Tal afirmação, decorrente de uma pesquisa científica
empírica, é assustadora! Todos os dias nos chegam imagens de milhares de
pessoas em busca de refúgio, em decorrência da espoliação de seus países; gente
que caminha sem destino e sem esperança pelas estradas do mundo.
Sem divergir, tanto economistas liberais clássicos
como Adam Smith, e, de outro lado, o pensador comunista Karl Marx, manifestam,
de forma geral, que é necessário atender sempre as necessidades crescentes dos
homens e mulheres, na realidade prática da vida.
Porém, o que temos visto – e os estudos citados
demonstram – é que as necessidades humanas não têm sido atendidas em nenhum
lugar, o que ocasiona um quadro geral de infelicidade, medo e até mesmo de
terror.
Como já apontava Montesquieu, em seu Espírito das
Leis, o terror produz a tirania, que causa o mais grave desrespeito a todas as
leis, qual seja a eliminação em massa de vidas humanas, já registrado pela
História e que continua a ocorrer por diversas formas.
Neste ponto, não me refiro apenas às vítimas do
terrorismo fundamentalista (propalado pela mídia universal, sem esclarecer as
suas verdadeiras causas); mas sobretudo às vítimas da concentração de capital;
que expropria, saqueia, invade e desestabiliza política e economicamente nações
soberanas, por meio de ações imperialistas e colonialistas, em curso em pleno século
XXI. Também podemos incluir como consequência deste mesmo processo os
assassinatos em massa de jovens pobres nas periferias das cidades da América
Latina.
Este cenário propicia um passo firme para a
restauração de regimes nefastos na História, que, sob o falso discurso de
moralizar uma sociedade inteira, ceifaram milhões de vidas de homens, mulheres, idosos e
crianças, das mais variadas raças, origens e credos religiosos e/ou
ideológicos.
É importante lembrar que, no seu nascedouro, “os
movimentos fascistas apresentavam elementos dos movimentos revolucionários, na
medida em que continham pessoas que queriam uma transformação fundamental da
sociedade, frequentemente com um lado notadamente anticapitalista e anti-oligárquico.
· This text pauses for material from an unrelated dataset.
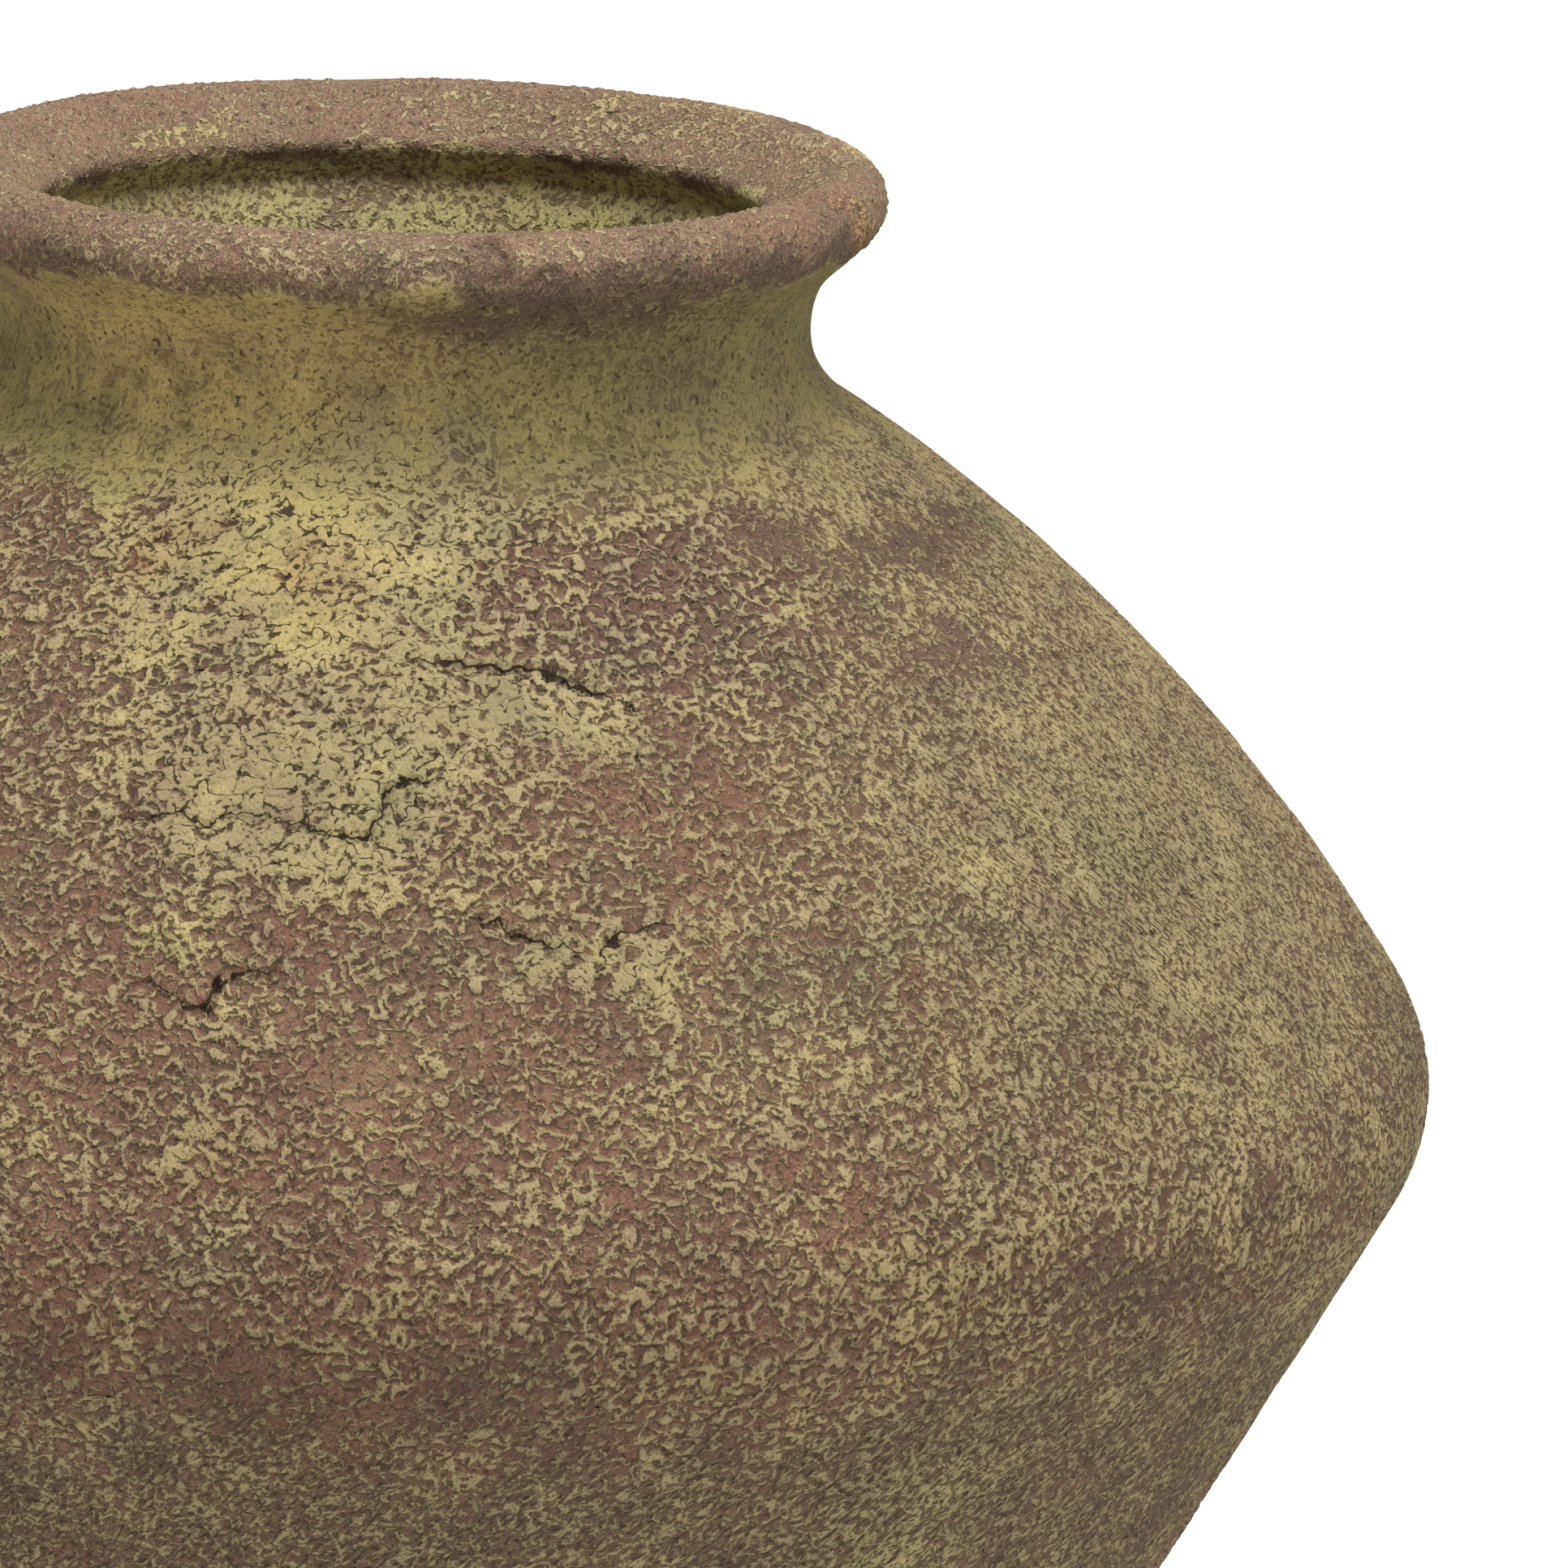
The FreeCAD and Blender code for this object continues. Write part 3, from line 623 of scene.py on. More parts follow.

Contudo, o cavalo do fascismo revolucionário não deu largada nem correu.” (Eric
Hobsbawm, em Era dos Extremos, capítulo 4, item III).
Nesse ponto, saliente-se que, durante o século XX,
os grandes ataques às instituições liberais e às garantias democráticas constitucionais
vieram dos movimentos de direita com “medo da revolução social”, como registra
Hobsbawm e também Giorgio Agamben, em Estado de Exceção.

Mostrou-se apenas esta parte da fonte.